また、パートナー企業である三井住友海上火災保険株式会社とは、診断AIの普及に伴う保険の新しい枠組みについて共同開発を進めています。弊社が開発するソフトウェアに最適化されたハードウェアの開発も、この支援を通じて加速することができました。
2025年大阪・関西万博への出展が実現すれば、AIと人のハイブリッド救急診療をVRで体験するような展示をしたいと考えています」と万博への意気込みを語った。

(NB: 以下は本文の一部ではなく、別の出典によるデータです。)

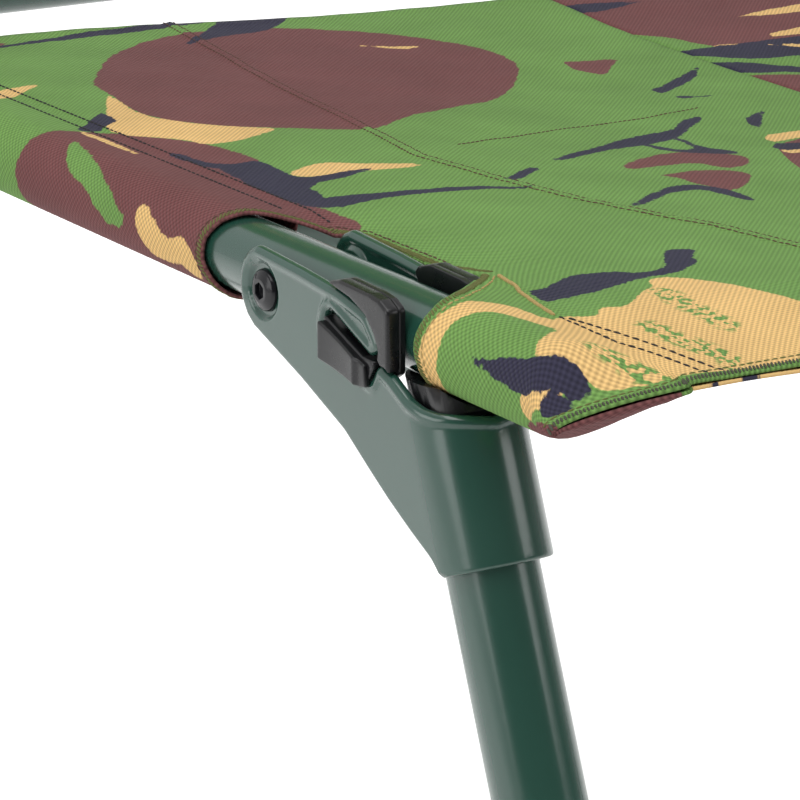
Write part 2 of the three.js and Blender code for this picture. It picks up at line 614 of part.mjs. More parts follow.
function backBarGeometry() {
  const radius = (back.postX * back.postX + backBar.bow * backBar.bow) / (2 * backBar.bow);
  const half = THREE.MathUtils.radToDeg(Math.asin(back.postX / radius));
  const points = arc(0, backBar.bow - radius, radius, 90 + half, 90 - half, 7)
    .map(([x, y]) => new THREE.Vector3(x, y, backBar.up));
  const bar = solid(alongRoute(new THREE.CatmullRomCurve3(points), 7, backBar.radius,
    backBar.radius - backBar.wall, 12));
  const post = (x) => solid(ring(0, rail.radius + gap, 0, backBar.up * 2, 20).translate(x, 0, 0));
  const beyond = (fromX, toX) => solid(box(fromX, toX, -backBar.bow, backBar.bow, 0, backBar.up * 2));
  return toGeometry(cut(
    bar, post(back.postX), post(-back.postX),
    beyond(back.postX, back.postX + rail.radius), beyond(-back.postX - rail.radius, -back.postX),
  ));
}

// Back fabric: a pocket drawn over the frame, its panel on the sitter's side
function backFabricGeometry() {
  const route = backRoute(back.fabricFrom);
  const boreRoute = backRoute(back.fabricFrom - overrun);
  const pocket = solid(alongRoute(route, route.steps, sleeve.outer, 0, 16));
  const bore = solid(alongRoute(boreRoute, boreRoute.steps, sleeve.bore, 0, 16));
  const inner = back.postX - back.bend;
  const top = back.height - back.bend;
  const panel = outline([
    [-back.postX, back.fabricFrom], [back.postX, back.fabricFrom],
    ...arc(inner, top, back.bend, 0, 90, 4), ...arc(-inner, top, back.bend, 90, 180, 4),
  ]);
  const sheet = solid(new THREE.ExtrudeGeometry(panel, { depth: seat.thick, bevelEnabled: false })
    .rotateX(Math.PI / 2).translate(0, -sleeve.outer + seat.thick + back.panelSet, 0));
  return toGeometry(cut(join(pocket, sheet), bore));
}

// Recliner: a collar on the post with a disc, against a toothed plate on the rail, and a bolt and lever
function hubGeometry() {
  const onPost = (body) => solid(body.translate(back.postX, 0, 0));
  const collarBody = onPost(ring(0, hub.collar, -hub.collarBelow, hub.collarAbove, 18));
  const disc = solid(crossPin(hub.radius, hub.face - hub.collarWall, hub.face + hub.thick, 0, 0, 20));
  const bore = onPost(ring(0, rail.radius + gap, -hub.radius * 2, hub.radius * 2, 18));
  const boltBore = solid(crossPin(bolt.radius + turnGap, hub.face, hub.face + hub.thick + overrun));
  return toGeometry(cut(join(collarBody, disc), bore, boltBore));
}

function baseGeometry() {
  const teeth = Array.from({ length: base.teeth * 2 + 1 }, (_, i) => {
    const angle = THREE.MathUtils.degToRad(base.teethFrom + base.teethSweep * i / (base.teeth * 2));
    const radius = hub.radius - (i % 2 ? base.toothHeight : 0);
    return [radius * Math.cos(angle), back.pivotUp + radius * Math.sin(angle)];
  });
  const plate = solid(sidePlate(outline([
    [-base.length / 2, 0], [base.length / 2, 0], [base.length / 2, rail.radius + base.saddleWall], ...teeth,
    [-base.length / 2, rail.radius + base.saddleWall],
  ]), base.from, base.from + base.thick));
  const saddleBody = solid(lengthBar(
    rail.radius + gap + base.saddleWall, -base.length / 2, base.length / 2, railX, 0, 20,
  ));
  const railBody = solid(lengthBar(rail.radius + gap, -base.length, base.length, railX, 0, 20));
  const boltBore = solid(crossPin(
    bolt.radius + turnGap, base.from - overrun, base.from + base.thick + overrun, 0, back.pivotUp,
  ));
  return toGeometry(cut(join(plate, saddleBody), railBody, boltBore));
}

function reclineBoltGeometry() {
  const headFrom = reclineLever.from + reclineLever.bossThick + gap;
  const shaft = solid(crossPin(bolt.radius, hub.face + gap, headFrom + reclineBolt.headHeight / 2));
  const head = solid(crossPin(reclineBolt.headRadius, headFrom, headFrom + reclineBolt.headHeight, 0, 0, 18,
    reclineBolt.headRadius * reclineBolt.crownShare));
  return toGeometry(join(shaft, head));
}

function reclineLeverGeometry() {
  const from = reclineLever.from;
  const boss = solid(crossPin(reclineLever.bossRadius, from, from + reclineLever.bossThick, 0, 0, 18));
  const arm = solid(sidePlate(outline([
    [0, -reclineLever.armHalf * reclineLever.rootShare],
    ...arc(reclineLever.armLength, -reclineLever.droop, reclineLever.armHalf, -90, 90, 6),
    [0, reclineLever.armHalf * reclineLever.rootShare],
  ]), from + gap, from + gap + reclineLever.armThick));
  const bore = solid(crossPin(bolt.radius + turnGap, from - overrun, from + reclineLever.bossThick + overrun));
  return toGeometry(cut(join(boss, arm), bore));
}

// The chair, put together
const chair = new THREE.Group();
const seatGroup = new THREE.Group();
seatGroup.position.z = railHeight;

seatGroup.add(
  mesh('seat_rail_left', railGeometry(-railX), 'paint'),
  mesh('seat_rail_right', railGeometry(railX), 'paint'),
  mesh('front_cross_bar', frontBarGeometry(), 'paint'),
  mesh('rear_frame', rearFrameGeometry(), 'paint'),
  mesh('rear_plug_left', plugGeometry(-rearX), 'plastic'),
  mesh('rear_plug_right', plugGeometry(rearX), 'plastic'),
  mesh('seat_fabric', seatFabricGeometry(), 'fabric'),
  makeLeg('front_left', -railX, 0, false),
  makeLeg('front_right', railX, 0, false),
  makeLeg('rear_left', -rearX, boltSpread, true),
  makeLeg('rear_right', rearX, boltSpread, true),
);

const reclinerParts = {
  base: baseGeometry(), hub: hubGeometry(), bolt: reclineBoltGeometry(), lever: reclineLeverGeometry(),
};
const backGroup = new THREE.Group();
backGroup.position.set(0, back.pivotBehind, back.pivotUp);
backGroup.rotation.x = -backTilt;
backGroup.add(
  mesh('back_frame', backFrameGeometry(), 'paint'),
  mesh('back_cross_bar', backBarGeometry(), 'paint'),
  mesh('back_fabric', backFabricGeometry(), 'fabric'),
);
const pivotGroup = new THREE.Group();
pivotGroup.position.set(0, back.pivotBehind, back.pivotUp);
const baseGroup = new THREE.Group();
baseGroup.position.set(0, back.pivotBehind, 0);
['right', 'left'].forEach((side) => {
  const shape = (geometry) => (side === 'right' ? geometry : mirrored(geometry));
  backGroup.add(mesh(`recliner_hub_${side}`, shape(reclinerParts.hub), 'plastic'));
  pivotGroup.add(
    mesh(`recliner_bolt_${side}`, shape(reclinerParts.bolt), 'steel'),
    mesh(`recline_lever_${side}`, shape(reclinerParts.lever), 'plastic'),
  );
  baseGroup.add(mesh(`recliner_base_${side}`, shape(reclinerParts.base), 'plastic'));
});
seatGroup.add(backGroup, pivotGroup, baseGroup);
chair.add(seatGroup);

// The origin is the middle of the whole chair's footprint, on the ground
chair.updateMatrixWorld(true);
const bounds = new THREE.Box3().setFromObject(chair, true);
const centre = bounds.getCenter(new THREE.Vector3());
chair.position.set(-centre.x, -centre.y, -bounds.min.z);
chair.updateMatrixWorld(true);

export default chair;
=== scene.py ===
"""Folding carp fishing chair: the finished look of every piece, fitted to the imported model."""
import json
import math

import bmesh
import bpy
import numpy as np
from mathutils import Matrix, Vector, noise
from mathutils.bvhtree import BVHTree
from mathutils.geometry import delaunay_2d_cdt


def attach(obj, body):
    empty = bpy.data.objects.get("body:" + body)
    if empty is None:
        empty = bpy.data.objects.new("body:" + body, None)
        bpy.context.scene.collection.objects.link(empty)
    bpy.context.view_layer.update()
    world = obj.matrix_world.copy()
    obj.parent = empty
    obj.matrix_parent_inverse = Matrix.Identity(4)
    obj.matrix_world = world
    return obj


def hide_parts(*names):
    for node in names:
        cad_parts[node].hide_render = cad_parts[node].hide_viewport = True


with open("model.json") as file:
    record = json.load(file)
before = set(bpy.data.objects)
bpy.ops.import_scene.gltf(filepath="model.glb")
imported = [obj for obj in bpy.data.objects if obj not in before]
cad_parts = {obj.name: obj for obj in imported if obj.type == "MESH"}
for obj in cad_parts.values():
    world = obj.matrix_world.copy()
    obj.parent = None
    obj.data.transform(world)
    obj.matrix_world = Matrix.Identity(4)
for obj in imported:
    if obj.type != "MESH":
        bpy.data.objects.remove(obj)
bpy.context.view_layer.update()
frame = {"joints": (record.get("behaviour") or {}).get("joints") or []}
MM = 0.001
joints = {joint["name"]: joint for joint in frame["joints"]}

# The view: a long lens close to the front left corner of the seat, looking down a little
# across the seat. Its place is measured from that corner's pivot bolt.
front_left_bolt = Vector(joints["front_left_fold"]["pos_m"])
camera_from_bolt = Vector((-521.6, -861.8, 277.2)) * MM
camera_turn = math.radians(-32.53)
camera_dip = math.radians(17.17)
lens_mm = 171
sensor_mm = 36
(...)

コーディネーターからは、「fcuroは代表の岡田さんだけでなく、チーム全員の頭の回転が速く、尖っています。岡田さん自身、現役の救命医ということもあり、このポテンシャルの塊のようなチームが徹底した現場目線で開発しているところに同社の強みがあります。今後さらに、資金や広報などで支えてくれるパートナーとの出会いを広げていってほしい」とエールが贈られた。
閉会挨拶・ネットワーキング
5社の発表が終わり、最後に再び是洞氏より総括と今後の展望が述べられた。
「今回、採択された5社はそれぞれが独自の強みを有し、将来、関西を代表するスタートアップになると期待しています。『起動』はまだ道半ばですが、この取り組みが地域の活動をつなぐきっかけとなり、関西が一丸となってスタートアップ・エコシステムを推進できることを肌で確認することができた」と評価。
最後に「第2期は今回生まれた機運をより大きな輪に広げ、関西のエコシステムを大きく飛躍させたい」と決意を新たにした。
終了後は参加者と登壇企業によるネットワーキングが行われ、活発に名刺交換が続いていた。ここで生まれたコミュニティが関西のスタートアップシーンをさらに活性化させ、ユニコーン創出への礎となる。そんな期待を抱かせるデモデイだった。